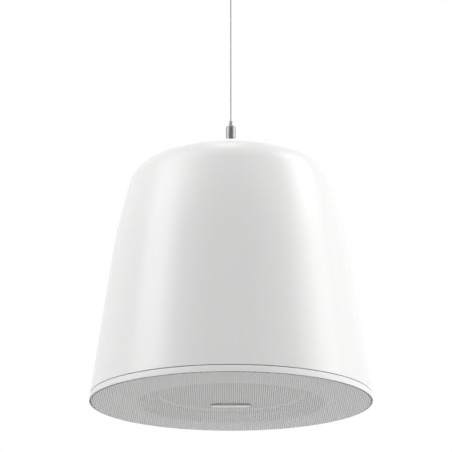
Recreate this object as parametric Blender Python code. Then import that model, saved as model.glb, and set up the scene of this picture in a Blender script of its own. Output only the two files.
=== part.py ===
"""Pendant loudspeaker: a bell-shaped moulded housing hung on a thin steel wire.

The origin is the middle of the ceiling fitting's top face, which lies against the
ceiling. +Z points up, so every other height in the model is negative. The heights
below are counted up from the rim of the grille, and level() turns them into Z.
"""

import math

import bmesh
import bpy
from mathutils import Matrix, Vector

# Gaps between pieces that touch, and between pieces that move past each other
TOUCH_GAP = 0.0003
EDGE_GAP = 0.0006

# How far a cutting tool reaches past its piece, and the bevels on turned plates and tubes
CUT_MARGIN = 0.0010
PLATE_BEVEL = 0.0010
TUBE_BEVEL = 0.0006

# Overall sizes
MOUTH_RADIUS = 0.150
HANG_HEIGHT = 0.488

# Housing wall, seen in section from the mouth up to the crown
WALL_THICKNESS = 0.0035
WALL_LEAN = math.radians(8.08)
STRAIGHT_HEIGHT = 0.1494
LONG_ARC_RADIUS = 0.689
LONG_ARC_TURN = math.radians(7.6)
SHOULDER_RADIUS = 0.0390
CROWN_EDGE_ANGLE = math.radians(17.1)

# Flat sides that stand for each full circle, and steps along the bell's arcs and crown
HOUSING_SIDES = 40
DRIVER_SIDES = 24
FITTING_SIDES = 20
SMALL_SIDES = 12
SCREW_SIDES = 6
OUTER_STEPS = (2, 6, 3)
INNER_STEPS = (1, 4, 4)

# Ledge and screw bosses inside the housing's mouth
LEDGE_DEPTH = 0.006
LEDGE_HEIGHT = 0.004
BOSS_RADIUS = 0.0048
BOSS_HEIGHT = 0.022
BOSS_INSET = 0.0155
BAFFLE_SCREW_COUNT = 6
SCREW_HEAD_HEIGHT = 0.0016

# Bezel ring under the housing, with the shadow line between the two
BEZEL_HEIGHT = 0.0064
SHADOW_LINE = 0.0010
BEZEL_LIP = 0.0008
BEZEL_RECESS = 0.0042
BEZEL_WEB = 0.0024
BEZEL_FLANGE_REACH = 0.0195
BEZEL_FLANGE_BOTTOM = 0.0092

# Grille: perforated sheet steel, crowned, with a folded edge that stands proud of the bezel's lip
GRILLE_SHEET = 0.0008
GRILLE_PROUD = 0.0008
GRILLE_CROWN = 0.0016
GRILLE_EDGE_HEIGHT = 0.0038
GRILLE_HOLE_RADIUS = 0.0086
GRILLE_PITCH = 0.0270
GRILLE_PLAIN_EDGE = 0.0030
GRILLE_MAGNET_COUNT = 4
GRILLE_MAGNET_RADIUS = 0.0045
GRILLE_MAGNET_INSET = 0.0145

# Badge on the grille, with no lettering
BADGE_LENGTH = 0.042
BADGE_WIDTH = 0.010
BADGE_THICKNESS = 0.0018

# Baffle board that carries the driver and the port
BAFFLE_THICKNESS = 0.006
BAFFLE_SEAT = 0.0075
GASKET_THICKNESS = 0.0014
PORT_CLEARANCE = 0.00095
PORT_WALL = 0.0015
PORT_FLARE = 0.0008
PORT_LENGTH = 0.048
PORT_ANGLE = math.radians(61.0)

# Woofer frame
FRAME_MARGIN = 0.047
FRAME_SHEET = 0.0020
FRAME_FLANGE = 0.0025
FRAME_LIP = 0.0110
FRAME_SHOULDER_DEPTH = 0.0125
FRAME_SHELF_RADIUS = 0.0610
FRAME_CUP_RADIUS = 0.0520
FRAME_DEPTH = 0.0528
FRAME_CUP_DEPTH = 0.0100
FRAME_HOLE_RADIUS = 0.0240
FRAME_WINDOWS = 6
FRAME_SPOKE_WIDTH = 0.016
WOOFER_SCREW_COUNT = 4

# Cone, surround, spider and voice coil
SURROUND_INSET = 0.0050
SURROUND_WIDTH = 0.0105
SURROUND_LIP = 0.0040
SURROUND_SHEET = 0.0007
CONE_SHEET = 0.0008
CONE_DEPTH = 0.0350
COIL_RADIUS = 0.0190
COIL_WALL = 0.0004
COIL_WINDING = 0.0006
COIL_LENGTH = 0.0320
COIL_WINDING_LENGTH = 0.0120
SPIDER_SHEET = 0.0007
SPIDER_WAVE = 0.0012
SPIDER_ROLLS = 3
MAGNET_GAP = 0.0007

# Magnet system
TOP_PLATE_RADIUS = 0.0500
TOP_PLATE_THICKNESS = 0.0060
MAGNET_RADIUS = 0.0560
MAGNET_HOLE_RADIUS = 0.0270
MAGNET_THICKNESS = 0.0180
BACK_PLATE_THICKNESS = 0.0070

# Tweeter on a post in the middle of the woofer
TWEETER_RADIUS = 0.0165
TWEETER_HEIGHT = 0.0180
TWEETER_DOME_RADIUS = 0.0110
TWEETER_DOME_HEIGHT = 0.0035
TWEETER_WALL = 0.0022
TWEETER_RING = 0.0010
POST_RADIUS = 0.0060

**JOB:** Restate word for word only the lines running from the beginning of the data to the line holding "HANG_HEIGHT = 0.488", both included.

**CORRECT ANSWER:**
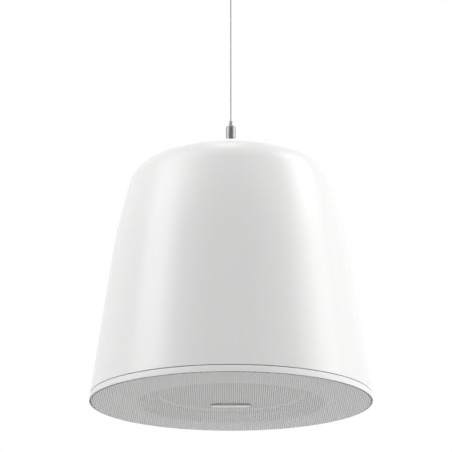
Recreate this object as parametric Blender Python code. Then import that model, saved as model.glb, and set up the scene of this picture in a Blender script of its own. Output only the two files.
=== part.py ===
"""Pendant loudspeaker: a bell-shaped moulded housing hung on a thin steel wire.

The origin is the middle of the ceiling fitting's top face, which lies against the
ceiling. +Z points up, so every other height in the model is negative. The heights
below are counted up from the rim of the grille, and level() turns them into Z.
"""

import math

import bmesh
import bpy
from mathutils import Matrix, Vector

# Gaps between pieces that touch, and between pieces that move past each other
TOUCH_GAP = 0.0003
EDGE_GAP = 0.0006

# How far a cutting tool reaches past its piece, and the bevels on turned plates and tubes
CUT_MARGIN = 0.0010
PLATE_BEVEL = 0.0010
TUBE_BEVEL = 0.0006

# Overall sizes
MOUTH_RADIUS = 0.150
HANG_HEIGHT = 0.488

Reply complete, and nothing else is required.